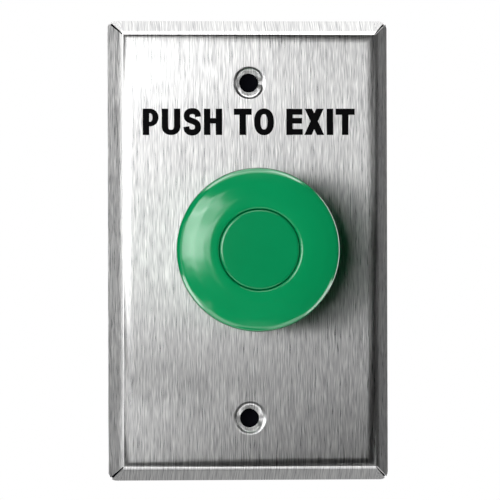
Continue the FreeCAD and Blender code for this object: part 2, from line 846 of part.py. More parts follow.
def block_housing():
    """The moulded case of a contact block, built for the block at +X. Its open
    side faces +X and is closed by the cover."""
    case = block(
        (block_inner_x, cover_inner_x), (block_back, block_front), (-block_half, block_half)
    )
    barb_back, barb_front = hook_barb_range()
    half = HOOK_WIDTH / 2
    hook_side = (block_x - half, block_x + half)
    leg_inner = block_half - HOOK_THICKNESS
    leg = block(hook_side, (block_front - OVERCUT, barb_front), (leg_inner, block_half))
    barb = block(
        hook_side,
        (barb_back, barb_front),
        (leg_inner - HOOK_CLEARANCE - HOOK_BARB + FIT, leg_inner + HOOK_ROOT),
    )
    case = case.fuse(list(both_ends(leg)) + list(both_ends(barb)))
    chamber = block(
        (block_inner_x + BLOCK_WALL, cover_inner_x + OVERCUT),
        (chamber_back, chamber_front),
        (-chamber_half, chamber_half),
    )
    post_hole = cylinder(
        POST_RADIUS + FIT, chamber_front - OVERCUT, block_front + OVERCUT, x=post_x
    )
    bay = block(
        (block_x - bay_half_width, block_x + bay_half_width),
        (block_back - OVERCUT, terminal_level),
        (bay_inner, block_half + OVERCUT),
    )
    strip_half = STRIP_HALF_WIDTH + FIT
    slot = block(
        (block_x - strip_half, block_x + strip_half),
        (strip_back - FIT, terminal_level),
        (chamber_half - OVERCUT, bay_inner + OVERCUT),
    )
    screw_end = strip_back + STRIP_THICKNESS + TERMINAL_SCREW_DEPTH + FIT
    screw_hole = cylinder(
        TERMINAL_SCREW_RADIUS + 2 * THREAD_CLEARANCE,
        terminal_level - OVERCUT,
        screw_end,
        x=block_x,
        z=terminal_z,
    )
    peg_hole = Part.makeCylinder(
        PEG_RADIUS + THREAD_CLEARANCE,
        PEG_LENGTH + FIT + OVERCUT,
        Vector(cover_inner_x + OVERCUT, -peg_depth(), peg_z()),
        Vector(-1, 0, 0),
    )
    cuts = [chamber, post_hole]
    for tool in (bay, slot, screw_hole, peg_hole):
        cuts += list(both_ends(tool))
    return case.cut(cuts).removeSplitter()


def peg_depth():
    """The depth of the cover's pegs, in the solid front part of the case."""
    return (block_front + terminal_level) / 2


def peg_z():
    return (chamber_half + block_half) / 2


def block_cover():
    """The flat side cover of a contact block, with two pegs that snap in."""
    outer_x = cover_inner_x + COVER_THICKNESS
    sheet = block(
        (cover_inner_x, outer_x), (block_back, block_front), (-block_half, block_half)
    )
    peg = Part.makeCylinder(
        PEG_RADIUS,
        PEG_LENGTH + COVER_THICKNESS / 2,
        Vector(cover_inner_x + COVER_THICKNESS / 2, -peg_depth(), peg_z()),
        Vector(-1, 0, 0),
    )
    return sheet.fuse(list(both_ends(peg))).removeSplitter().cut(cover_recess(outer_x))


def cover_recess(outer_x):
    """The shallow field sunk in the cover's outer face. It leaves a row of ribs
    to grip near the back."""
    back = block_back + COVER_BORDER
    front = block_front - COVER_BORDER
    high = block_half - COVER_BORDER
    corners = [
        (front, high, COVER_RECESS_RADIUS),
        (back, high, COVER_RECESS_RADIUS),
        (back, -high, COVER_RECESS_RADIUS),
        (front, -high, COVER_RECESS_RADIUS),
    ]
    floor_x = outer_x - COVER_RECESS
    wire = outline(corners, lambda f, z: Vector(floor_x, -f, z))
    field = Part.Face(wire).extrude(Vector(COVER_RECESS + OVERCUT, 0, 0))
    ribs = []
    for i in range(GRIP_RIBS):
        rib_back = back + COVER_BORDER + i * GRIP_RIB_PITCH
        ribs.append(
            block(
                (floor_x - OVERCUT, outer_x + 2 * OVERCUT),
                (rib_back, rib_back + GRIP_RIB_WIDTH),
                (-GRIP_RIB_HALF_LENGTH, GRIP_RIB_HALF_LENGTH),
            )
        )
    return field.cut(ribs)


def actuator(window_front, window_back):
    """The sliding post of a block. Its window lets the bridge pass along Z."""
    end = window_back - ACTUATOR_WEB
    half_width = BRIDGE_HALF_WIDTH + ACTUATOR_SIDE
    body = block(
        (post_x - half_width, post_x + half_width),
        (end, actuator_front),
        (-ACTUATOR_HALF_HEIGHT, ACTUATOR_HALF_HEIGHT),
    )
    root = actuator_front - POST_ROOT
    post = turned(
        [(0, root), (POST_RADIUS, root), (POST_RADIUS, post_tip, POST_ROUNDING), (0, post_tip)],
        x=post_x,
    )
    window_half = BRIDGE_HALF_WIDTH + FIT
    window = block(
        (post_x - window_half, post_x + window_half),
        (window_back, window_front),
        (-ACTUATOR_HALF_HEIGHT - OVERCUT, ACTUATOR_HALF_HEIGHT + OVERCUT),
    )
    return body.fuse(post).removeSplitter().cut(window)


def contact_bridge(front, pads_forward):
    """The bar that joins the two fixed contacts, with a pad near each end."""
    back = front - BRIDGE_THICKNESS
    bar = block(
        (post_x - BRIDGE_HALF_WIDTH, post_x + BRIDGE_HALF_WIDTH),
        (back, front),
        (-bridge_half, bridge_half),
    )
    if pads_forward:
        pad_range = (front - PAD_ROOT, front + PAD_HEIGHT)
    else:
        pad_range = (back - PAD_HEIGHT, back + PAD_ROOT)
    pad = cylinder(PAD_RADIUS, *pad_range, x=post_x, z=pad_height_z)
    return bar.fuse(list(both_ends(pad))).removeSplitter()


def terminal_strip(contact_front, pad_forward):
    """A fixed contact, upper one. It lies on the floor of the terminal bay and
    reaches the contact level, with a riser where the two levels differ."""
    contact_back = contact_front - STRIP_THICKNESS
    if contact_front == terminal_level:
        corners = [
            (strip_inner, contact_front),
            (strip_outer, contact_front),
            (strip_outer, contact_back),
            (strip_inner, contact_back),
        ]
    else:
        corners = [
            (strip_inner, contact_front),
            (riser_outer, contact_front, STRIP_THICKNESS),
            (riser_outer, terminal_level),
            (strip_outer, terminal_level),
            (strip_outer, strip_back),
            (riser_inner, strip_back, STRIP_THICKNESS),
            (riser_inner, contact_back),
            (strip_inner, contact_back),
        ]
    left = block_x - STRIP_HALF_WIDTH
    wire = outline(corners, lambda z, f: Vector(left, -f, z))
    strip = Part.Face(wire).extrude(Vector(2 * STRIP_HALF_WIDTH, 0, 0))
    if pad_forward:
        pad_range = (contact_front - PAD_ROOT, contact_front + PAD_HEIGHT)
    else:
        pad_range = (contact_back - PAD_HEIGHT, contact_back + PAD_ROOT)
    pad = cylinder(PAD_RADIUS, *pad_range, x=post_x, z=pad_height_z)
    hole = cylinder(
        TERMINAL_SCREW_RADIUS + THREAD_CLEARANCE,
        strip_back - OVERCUT,
        terminal_level + OVERCUT,
        x=block_x,
        z=terminal_z,
    )
    return strip.fuse(pad).removeSplitter().cut(hole)


def terminal_clamp():
    """The square washer that grips a wire under the screw's head, upper one."""
    square = block(
        (block_x - clamp_half, block_x + clamp_half),
        (clamp_back, clamp_front),
        (terminal_z - clamp_half, terminal_z + clamp_half),
    )
    hole = cylinder(
        TERMINAL_SCREW_RADIUS + FIT,
        clamp_back - OVERCUT,
        clamp_front + OVERCUT,
        x=block_x,
        z=terminal_z,
    )
    return square.cut(hole)


def terminal_screw():
    tip = terminal_level + TERMINAL_SCREW_DEPTH
    cap_radius = clamp_half - FIT
    body = turned(
        [
            (0, terminal_cap_back),
            (cap_radius, terminal_cap_back, TERMINAL_CAP_ROUNDING),
            (cap_radius, clamp_back),
            (TERMINAL_SCREW_RADIUS, clamp_back),
            (TERMINAL_SCREW_RADIUS, tip - SCREW_POINT),
            (TERMINAL_SCREW_RADIUS - SCREW_POINT, tip),
            (0, tip),
        ],
        x=block_x,
        z=terminal_z,
    )
    reach = cap_radius * CROSS_REACH_SHARE
    depth = TERMINAL_CAP_HEIGHT * CROSS_DEPTH_SHARE
    return body.cut(cross_recess(terminal_cap_back, 1, reach, depth, block_x, terminal_z))


def contact_block(kind):
    """The pieces of one contact block, at +X. kind is no or nc: in the open
    block the bridge is in front of the fixed contacts, in the closed block it
    is behind them."""
    if kind == "no":
        window = (no_window_front, no_bridge_back)
        bridge = contact_bridge(no_bridge_front, False)
        strip = terminal_strip(terminal_level, True)
        spring_range = (no_bridge_front, no_window_front)
    else:
        window = (nc_bridge_front, nc_window_back)
        bridge = contact_bridge(nc_bridge_front, True)
        strip = terminal_strip(nc_strip_front, False)
        spring_range = (nc_window_back, nc_bridge_back)
    contact_spring = coil(
        SMALL_WIRE, SMALL_COIL_RADIUS, CONTACT_TURNS, *spring_range, x=post_x, steps=10, sides=4
    )
    actuator_end = window[1] - ACTUATOR_WEB
    return_spring = coil(
        SMALL_WIRE,
        SMALL_COIL_RADIUS,
        BLOCK_RETURN_TURNS,
        chamber_back,
        actuator_end,
        x=post_x,
        steps=10,
        sides=4,
    )
    upper_strip, lower_strip = both_ends(strip)
    return {
        "housing": block_housing(),
        "cover": block_cover(),
        "actuator": actuator(*window),
        "bridge": bridge,
        "contact_spring": contact_spring,
        "return_spring": return_spring,
        "strip_upper": upper_strip,
        "strip_lower": lower_strip,
        "clamps": Part.makeCompound(list(both_ends(terminal_clamp()))),
        "screws": Part.makeCompound(list(both_ends(terminal_screw()))),
    }


def all_pieces():
    pieces = {
        "wall_plate": wall_plate(),
        "panel_gasket": panel_gasket(),
        "operator_housing": operator_housing(),
        "seal_ring": seal_ring(),
        "bezel_ring": bezel_ring(),
        "lock_washer": lock_washer(),
        "lock_nut": lock_nut(),
        "mushroom_head": mushroom_head(),
        "centre_disc": centre_disc(),
        "head_screw": head_screw(),
        "plunger": plunger(),
        "pusher_foot": pusher_foot(),
        "foot_screw": foot_screw(),
        "return_spring": coil(
            RETURN_WIRE, return_coil_radius, RETURN_TURNS, ledge_front, piston_back
        ),
        "contact_carrier": contact_carrier(),
        "clamp_screws": clamp_screws(),
    }
    for kind in ("no", "nc"):
        for name, shape in contact_block(kind).items():
            if kind == "nc":
                shape = shape.mirror(ORIGIN, Vector(1, 0, 0))
            pieces[f"{kind}_{name}"] = shape
    return pieces


def main():
    os.makedirs("parts", exist_ok=True)
    for name, shape in all_pieces().items():
        if not shape.isValid():
            print("not valid:", name)
        shape.exportStep(f"parts/{name}.step")
        print(f"{name:22s} solids {len(shape.Solids)} volume {shape.Volume:9.2f}")


main()
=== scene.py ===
import json
import math

import bmesh
import bpy
import numpy as np
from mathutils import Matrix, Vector

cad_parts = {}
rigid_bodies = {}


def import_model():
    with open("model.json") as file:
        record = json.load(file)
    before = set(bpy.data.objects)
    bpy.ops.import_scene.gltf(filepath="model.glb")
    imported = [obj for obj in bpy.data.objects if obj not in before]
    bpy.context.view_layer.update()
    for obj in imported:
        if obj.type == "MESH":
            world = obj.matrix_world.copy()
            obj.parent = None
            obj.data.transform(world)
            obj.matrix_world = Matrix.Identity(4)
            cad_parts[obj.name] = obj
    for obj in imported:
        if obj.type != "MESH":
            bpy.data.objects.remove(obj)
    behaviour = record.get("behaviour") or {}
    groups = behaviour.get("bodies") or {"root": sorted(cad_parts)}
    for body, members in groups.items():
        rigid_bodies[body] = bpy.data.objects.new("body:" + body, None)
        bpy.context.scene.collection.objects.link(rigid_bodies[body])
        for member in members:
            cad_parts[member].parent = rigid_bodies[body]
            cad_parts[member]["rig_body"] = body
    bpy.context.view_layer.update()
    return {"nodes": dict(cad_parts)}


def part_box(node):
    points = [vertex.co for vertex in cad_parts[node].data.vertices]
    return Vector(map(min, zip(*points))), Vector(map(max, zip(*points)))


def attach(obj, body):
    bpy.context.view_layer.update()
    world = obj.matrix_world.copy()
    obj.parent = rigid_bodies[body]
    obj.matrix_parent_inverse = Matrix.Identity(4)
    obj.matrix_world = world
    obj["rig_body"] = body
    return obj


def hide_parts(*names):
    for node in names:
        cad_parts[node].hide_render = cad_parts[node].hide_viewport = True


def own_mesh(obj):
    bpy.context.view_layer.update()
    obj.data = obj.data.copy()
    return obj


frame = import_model()


# Wall plate
# One sheet of stainless steel, brushed from top to bottom while flat, then
# folded back along its four sides and dished round its two screw holes.

MM = 0.001
SIDE_START = 31.8 * MM
SIDE_BLEND = 0.6 * MM
STROKE_WANDER = 0.5 * MM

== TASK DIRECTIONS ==
From the "cad_parts[node].hide_render = cad_parts[node].hide_viewport" line to the close of the listing, restate each line word for word.

== CORRECT ANSWER ==
        cad_parts[node].hide_render = cad_parts[node].hide_viewport = True


def own_mesh(obj):
    bpy.context.view_layer.update()
    obj.data = obj.data.copy()
    return obj


frame = import_model()


# Wall plate
# One sheet of stainless steel, brushed from top to bottom while flat, then
# folded back along its four sides and dished round its two screw holes.

MM = 0.001
SIDE_START = 31.8 * MM
SIDE_BLEND = 0.6 * MM
STROKE_WANDER = 0.5 * MM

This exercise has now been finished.